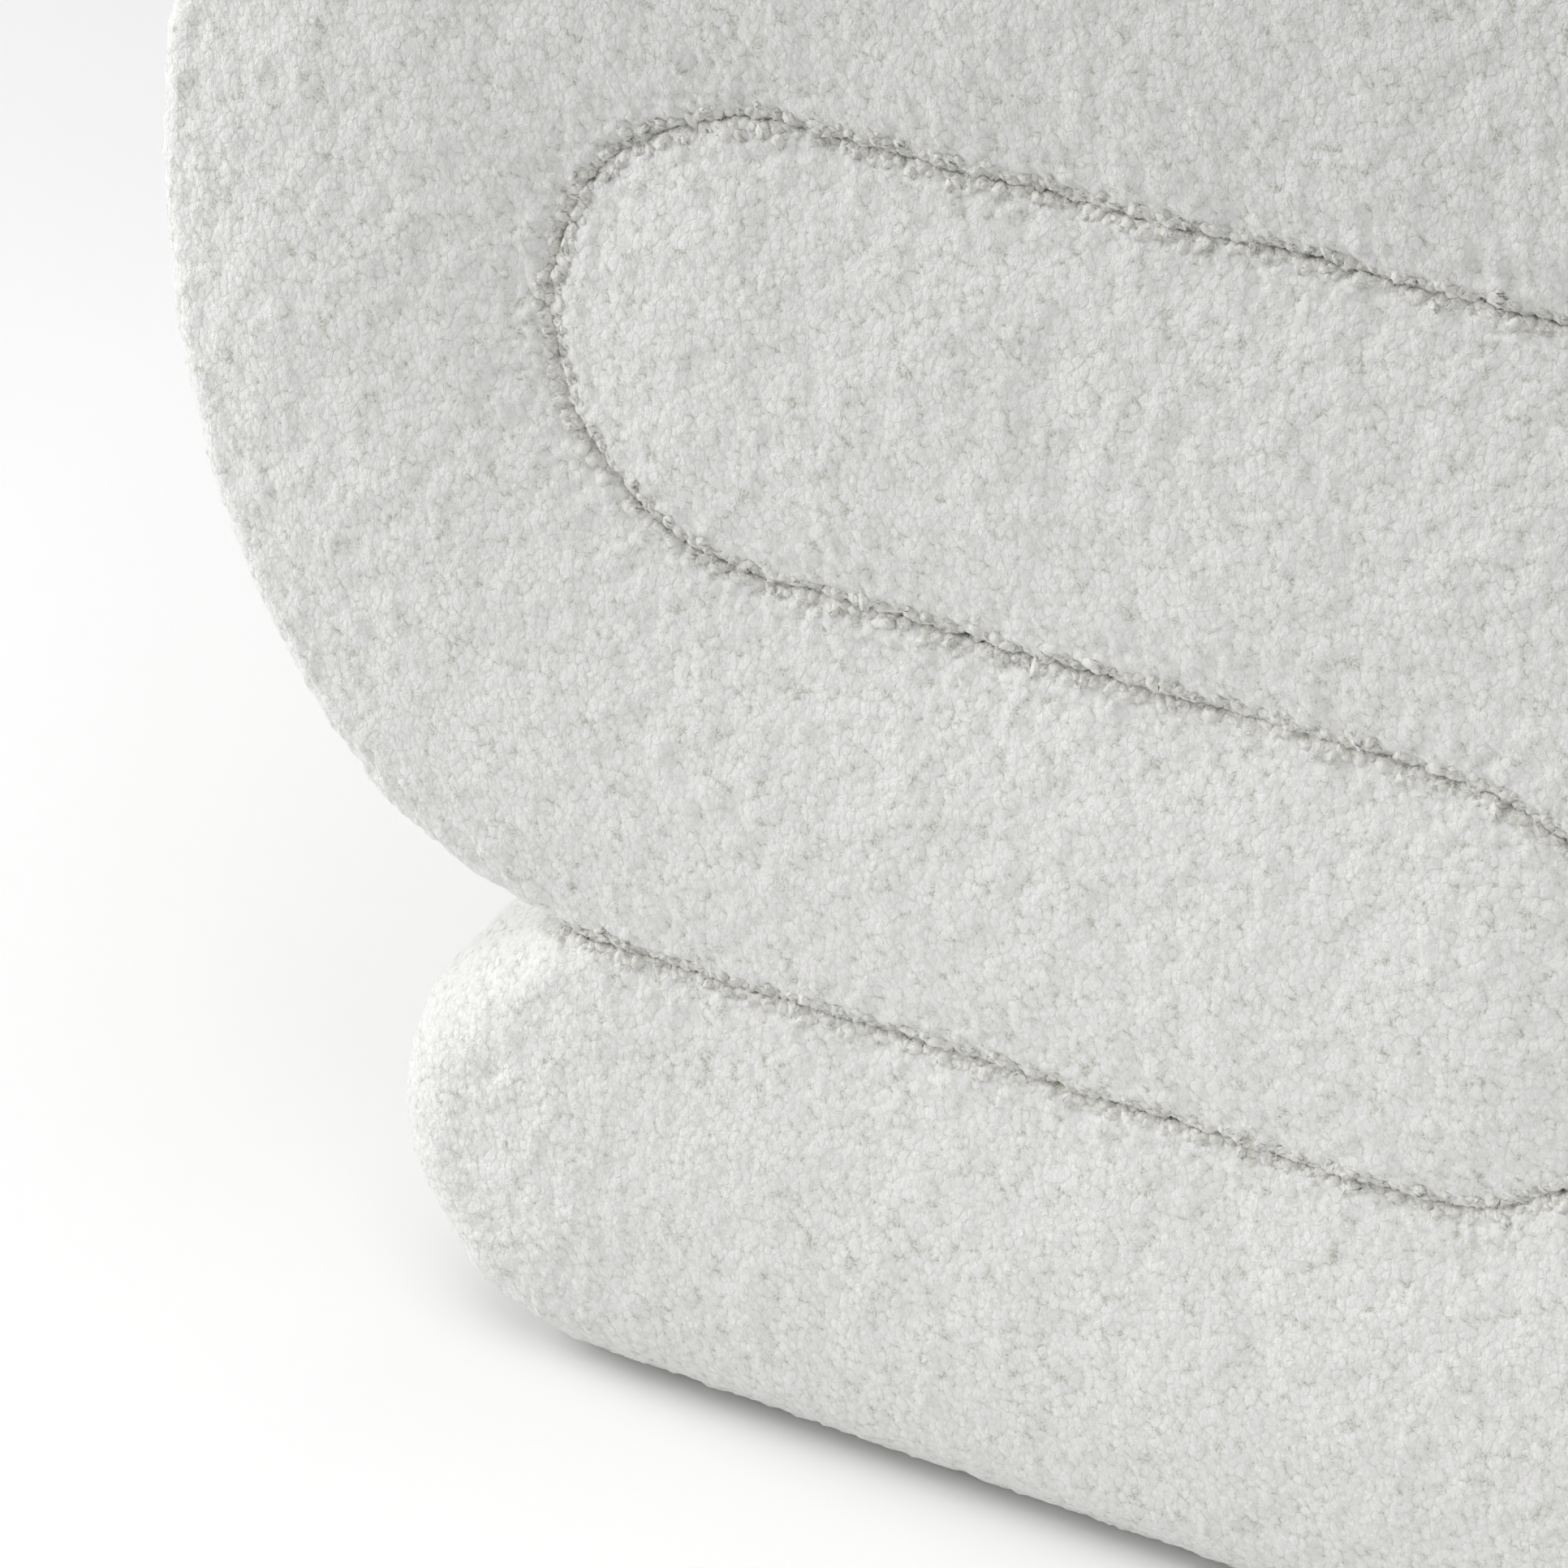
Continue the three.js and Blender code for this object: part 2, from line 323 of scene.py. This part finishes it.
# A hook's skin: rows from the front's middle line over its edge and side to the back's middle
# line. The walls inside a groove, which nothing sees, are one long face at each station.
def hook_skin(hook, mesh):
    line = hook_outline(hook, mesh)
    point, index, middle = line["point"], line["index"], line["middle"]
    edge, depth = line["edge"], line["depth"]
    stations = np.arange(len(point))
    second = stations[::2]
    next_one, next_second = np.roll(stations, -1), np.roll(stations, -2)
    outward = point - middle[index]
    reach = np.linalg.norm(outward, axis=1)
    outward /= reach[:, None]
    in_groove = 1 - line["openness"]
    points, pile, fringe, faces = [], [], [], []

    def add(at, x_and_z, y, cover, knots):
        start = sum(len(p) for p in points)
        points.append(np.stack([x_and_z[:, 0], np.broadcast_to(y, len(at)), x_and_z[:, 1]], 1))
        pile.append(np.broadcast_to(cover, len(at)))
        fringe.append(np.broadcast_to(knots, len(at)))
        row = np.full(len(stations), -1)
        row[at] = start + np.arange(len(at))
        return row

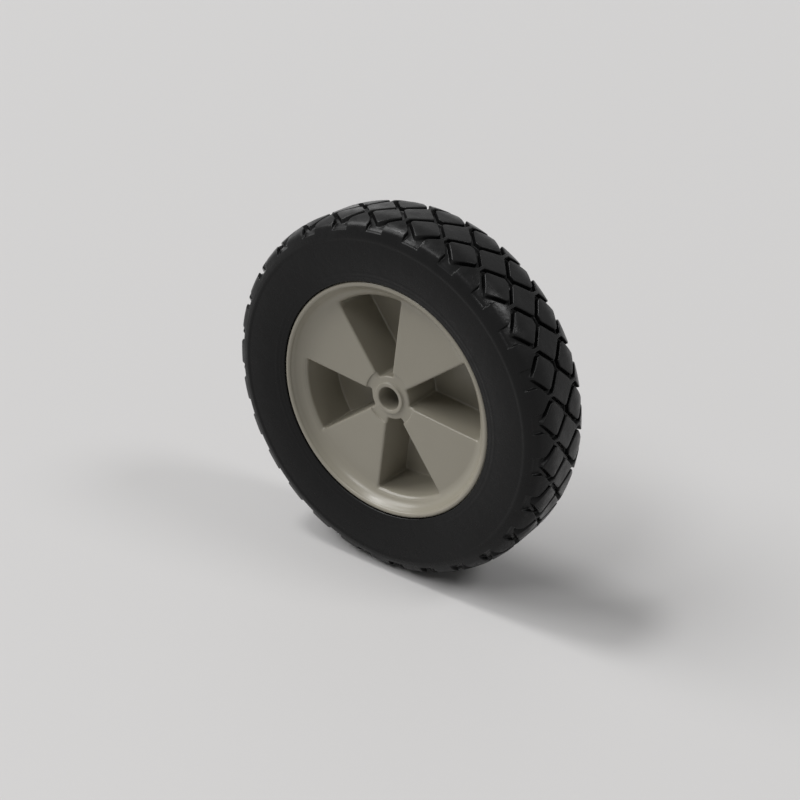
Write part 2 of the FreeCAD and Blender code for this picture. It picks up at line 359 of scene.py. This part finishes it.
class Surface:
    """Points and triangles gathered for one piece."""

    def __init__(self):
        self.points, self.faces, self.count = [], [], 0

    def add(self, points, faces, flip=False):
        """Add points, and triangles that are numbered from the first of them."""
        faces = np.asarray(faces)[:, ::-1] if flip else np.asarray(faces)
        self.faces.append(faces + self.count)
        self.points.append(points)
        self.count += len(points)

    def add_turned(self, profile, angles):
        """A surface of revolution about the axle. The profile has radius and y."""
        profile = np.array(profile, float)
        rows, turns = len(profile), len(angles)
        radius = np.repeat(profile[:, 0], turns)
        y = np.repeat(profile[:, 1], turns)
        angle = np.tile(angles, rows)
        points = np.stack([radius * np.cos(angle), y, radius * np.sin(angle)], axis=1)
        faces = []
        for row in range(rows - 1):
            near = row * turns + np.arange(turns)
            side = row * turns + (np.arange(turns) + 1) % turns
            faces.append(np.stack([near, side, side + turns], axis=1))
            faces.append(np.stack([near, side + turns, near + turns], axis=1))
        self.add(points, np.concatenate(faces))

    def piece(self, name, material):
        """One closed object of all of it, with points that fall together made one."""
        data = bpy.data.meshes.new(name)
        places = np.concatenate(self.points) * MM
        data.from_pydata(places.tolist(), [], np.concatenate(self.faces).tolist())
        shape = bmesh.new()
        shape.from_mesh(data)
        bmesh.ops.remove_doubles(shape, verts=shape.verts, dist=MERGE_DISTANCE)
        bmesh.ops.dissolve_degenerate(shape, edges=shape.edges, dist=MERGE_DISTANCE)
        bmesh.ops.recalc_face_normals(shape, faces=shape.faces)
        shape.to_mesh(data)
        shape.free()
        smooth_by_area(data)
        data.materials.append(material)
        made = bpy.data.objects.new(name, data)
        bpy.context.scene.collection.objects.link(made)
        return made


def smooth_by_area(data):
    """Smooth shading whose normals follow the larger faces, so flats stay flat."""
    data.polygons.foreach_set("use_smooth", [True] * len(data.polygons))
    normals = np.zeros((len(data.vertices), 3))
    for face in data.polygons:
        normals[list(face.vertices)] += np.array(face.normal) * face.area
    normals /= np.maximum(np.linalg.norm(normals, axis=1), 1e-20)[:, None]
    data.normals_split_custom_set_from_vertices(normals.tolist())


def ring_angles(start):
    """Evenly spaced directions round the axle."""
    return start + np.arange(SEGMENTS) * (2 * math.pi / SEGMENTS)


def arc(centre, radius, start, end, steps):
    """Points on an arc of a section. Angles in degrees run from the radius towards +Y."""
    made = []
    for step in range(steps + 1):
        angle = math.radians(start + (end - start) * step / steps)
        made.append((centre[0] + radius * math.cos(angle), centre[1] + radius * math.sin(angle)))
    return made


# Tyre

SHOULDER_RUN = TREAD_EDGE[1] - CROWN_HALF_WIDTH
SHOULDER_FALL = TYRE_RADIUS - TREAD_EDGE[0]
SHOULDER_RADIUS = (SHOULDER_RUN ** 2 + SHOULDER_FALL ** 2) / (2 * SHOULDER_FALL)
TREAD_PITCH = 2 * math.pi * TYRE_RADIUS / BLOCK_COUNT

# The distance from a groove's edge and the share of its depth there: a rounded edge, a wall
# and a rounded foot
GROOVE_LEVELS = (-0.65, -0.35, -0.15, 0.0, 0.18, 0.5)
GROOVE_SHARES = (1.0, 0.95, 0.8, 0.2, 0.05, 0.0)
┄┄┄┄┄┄
The problem - Your answer consists solely of the lines from the top of the records above through the line that contains "self.points, self.faces, self.count", each echoed exactly.

Exercise response -
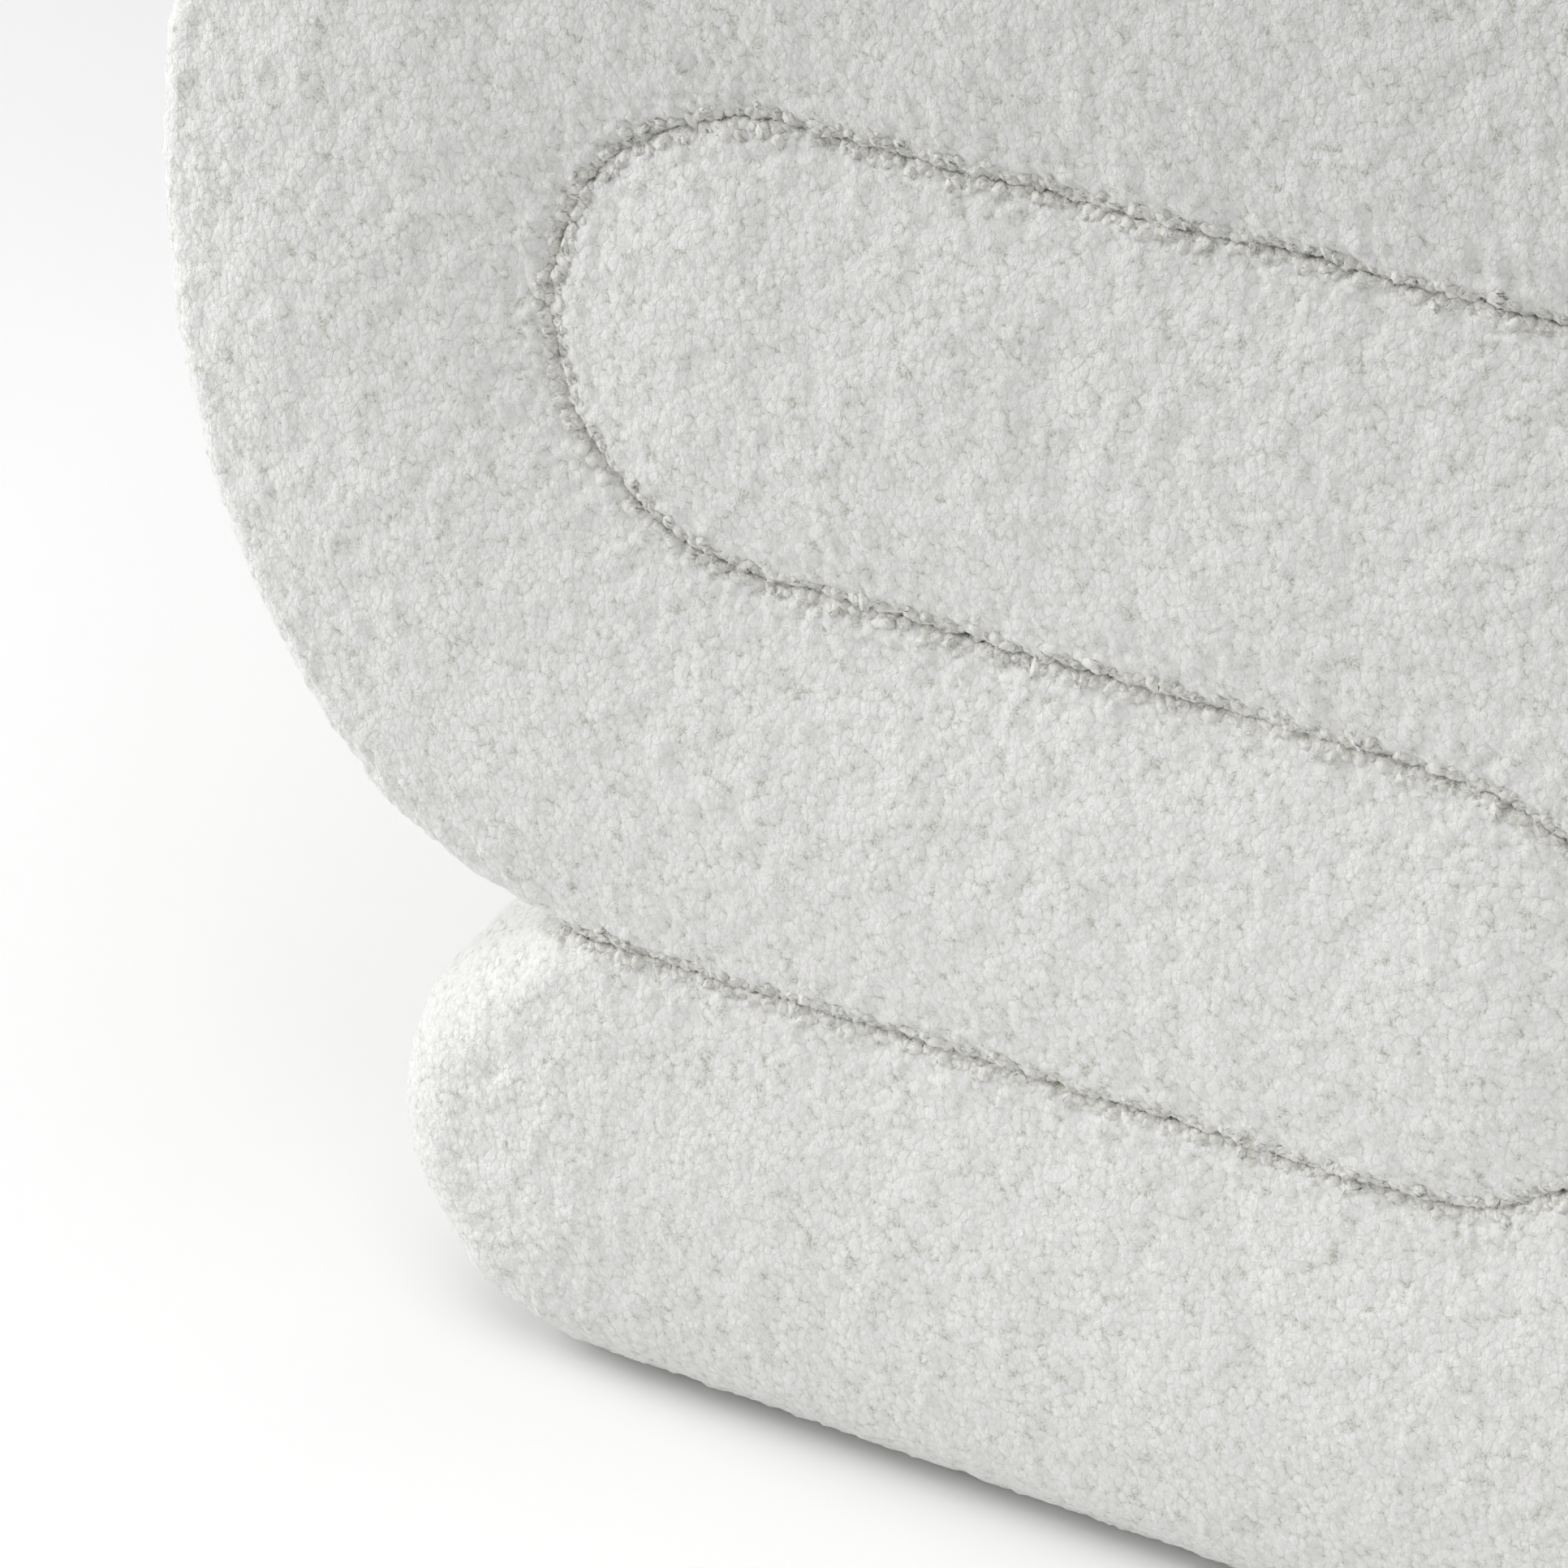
Continue the three.js and Blender code for this object: part 2, from line 323 of scene.py. This part finishes it.
# A hook's skin: rows from the front's middle line over its edge and side to the back's middle
# line. The walls inside a groove, which nothing sees, are one long face at each station.
def hook_skin(hook, mesh):
    line = hook_outline(hook, mesh)
    point, index, middle = line["point"], line["index"], line["middle"]
    edge, depth = line["edge"], line["depth"]
    stations = np.arange(len(point))
    second = stations[::2]
    next_one, next_second = np.roll(stations, -1), np.roll(stations, -2)
    outward = point - middle[index]
    reach = np.linalg.norm(outward, axis=1)
    outward /= reach[:, None]
    in_groove = 1 - line["openness"]
    points, pile, fringe, faces = [], [], [], []

    def add(at, x_and_z, y, cover, knots):
        start = sum(len(p) for p in points)
        points.append(np.stack([x_and_z[:, 0], np.broadcast_to(y, len(at)), x_and_z[:, 1]], 1))
        pile.append(np.broadcast_to(cover, len(at)))
        fringe.append(np.broadcast_to(knots, len(at)))
        row = np.full(len(stations), -1)
        row[at] = start + np.arange(len(at))
        return row

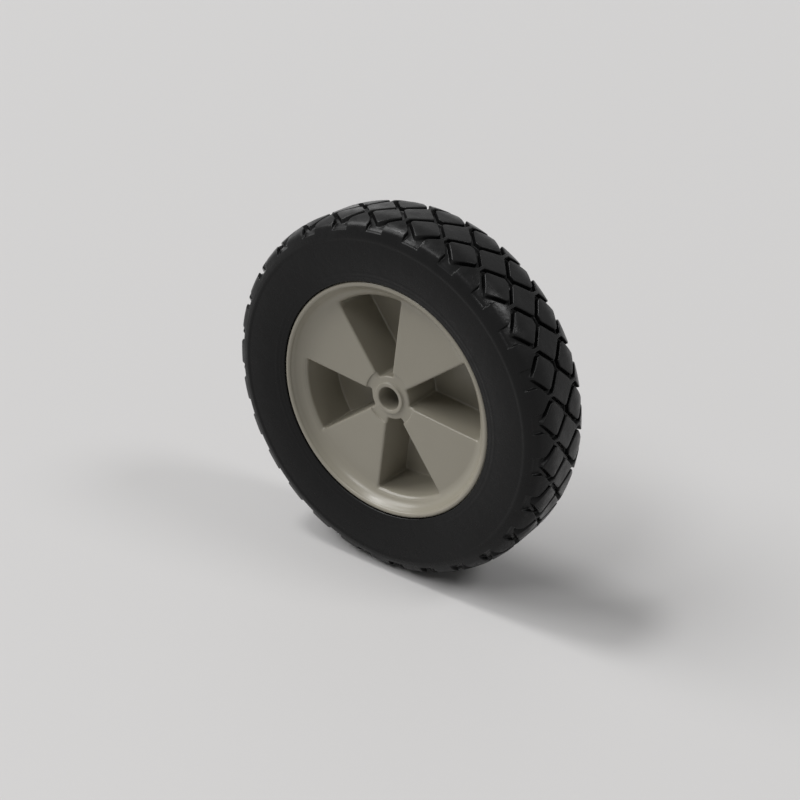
Write part 2 of the FreeCAD and Blender code for this picture. It picks up at line 359 of scene.py. This part finishes it.
class Surface:
    """Points and triangles gathered for one piece."""

    def __init__(self):
        self.points, self.faces, self.count = [], [], 0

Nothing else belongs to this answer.